In his recent book The Road to Character, David Brooks writes that “...the external drama up the ladder of success is important, but the inner struggle against one’s own weaknesses is the central drama of life.” Tomorrow marks 241 years since our country’s founders declared independence from an oppressive external force. But how do we find freedom from the internal forces that levy an unreasonable tax on our joy, creativity, authenticity, and capacity for being a loving presence in the world?

The seventh-century Zen master Seng-tsan taught that true freedom was to be “without anxiety about imperfection.” Perfectionistic thinking was the one variable out of nearly two hundred in a large study of major depressive disorder that was most predictive of treatment resistant depression. Seng-tsan appears to have been onto something 1400 years before statistics would back him up.

Meditation teacher Sally Kempton puts it this way: “It’s hard to fight an enemy who has outposts in your head.”

This Independence Day, I’m drawn to make of Seng-tsan’s ancient words a fill-in-the-blank exercise that might reveal other sources of inner oppression.

True freedom is to be without anxiety about ________________________.
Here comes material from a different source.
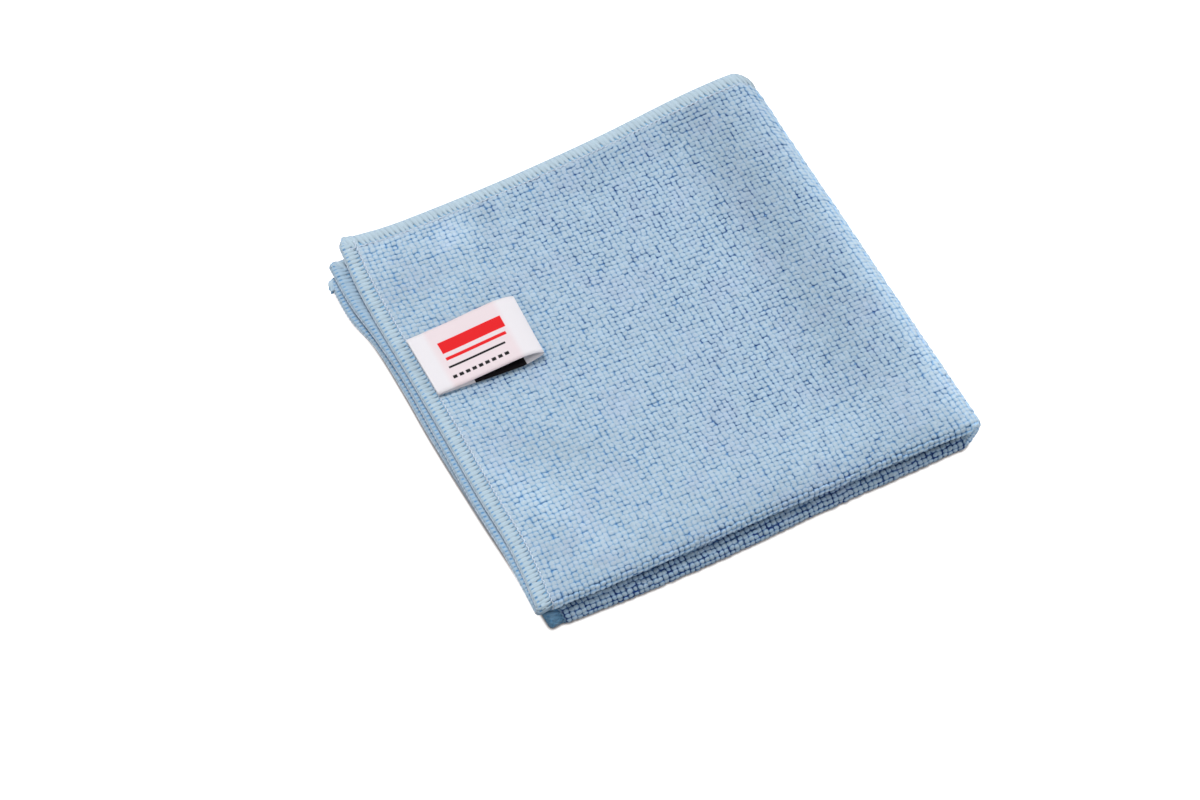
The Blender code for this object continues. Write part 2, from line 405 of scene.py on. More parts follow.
@dataclass(frozen=True)
class ThreadFinish:
    """Smooth textured sewing thread, laid in bundles, with painted shade on its underside, at its tips,
    between the stitches and on the lower layers.
    """

    name: str
    light: Color
    shadow: Color
    strands: float  # how many lines a bundle shows
    between: float = 0.0  # how much painted shade makes it blue between two stitches, just inside the rim
    deep: Color = paint(88, 150, 205)
    shaded: Color = paint(80, 136, 176)
    side_ends: Ends = (0.22, 0.44)  # where painted shade turns a stitch's sides blue, as a share of its width
    neck: float = 0.147  # where that painted blue lies, as a share of the stitch's length from its middle
    neck_ends: Ends = (0.03, 0.075)
    tip_ends: Ends = (0.36, 0.50)  # where painted shade darkens the tips, in the same shares
    tip_share: float = 0.15
    low_share: float = 0.22  # how much bluer painted shade makes the layers under the top one
    under_share: float = 0.85
    wander_size: float = 1.2 * MM
    fibre_size: float = 0.25 * MM
    line_swing: float = 0.08
    tone_swing: float = 0.06
    fibre_swing: float = 0.05

    def material(self) -> bpy.types.Material:
        """Build the material."""
        board = Board(bpy.data.materials.new(self.name))
        across, tone = board.attribute("across"), board.attribute("tone")
        from_middle = (board.attribute("along") - 0.5).size()
        lines = (across * self.strands + board.noise(self.wander_size) * 0.5 + tone).ripple()
        fibre = board.noise(self.fibre_size)
        color = board.blend(board.attribute("rise").ramp(0.0, 0.5), self.shadow, self.light)
        # Painted shade: darker tips, bluer thread on the lower layers and between two stitches, and deep
        # shade where the lower layers turn.
        color = board.blend(from_middle.ramp(*self.tip_ends) * self.tip_share, color, self.shadow)
        color = board.blend(board.attribute("low") * (self.between * self.low_share), color, self.deep)
        beside_neck = (from_middle - self.neck).size().ramp(*self.neck_ends)
        blob = across.size().ramp(*self.side_ends) * (1.0 - beside_neck)
        color = board.blend(blob * self.between, color, self.deep)
        color = board.blend(board.attribute("under") * self.under_share, color, self.shaded)
        amount = (
            0.98
            + (lines - 0.5) * self.line_swing
            + (tone - 0.5) * self.tone_swing
            + (fibre - 0.5) * self.fibre_swing
        )
        values = {
            "Base Color": board.shade(color, amount),
            "Roughness": 0.75,
            "Specular IOR Level": 0.25,
            "Sheen Weight": 0.2,
            "Sheen Roughness": 0.5,
            "Normal": board.bump(lines * 0.7 + fibre * 0.3, 0.12 * MM, 0.25),
        }
        return board.close(board.principled(values))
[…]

How many ways could we fill in that blank? Here are a few that could lead to some good journal time for me:

True freedom is to be without anxiety about my own sacredness.

True freedom is to be without anxiety about money.

True freedom is to be without anxiety about what others think of me.

True freedom is to be without anxiety about death.

I wish you a good holiday celebrating our nation’s freedom--and the courage to make an inner declaration of independence from the enemies of freedom within! That revolution, however, will not likely be an eight-year war; it’s more likely to feel like a lifelong series of daily skirmishes.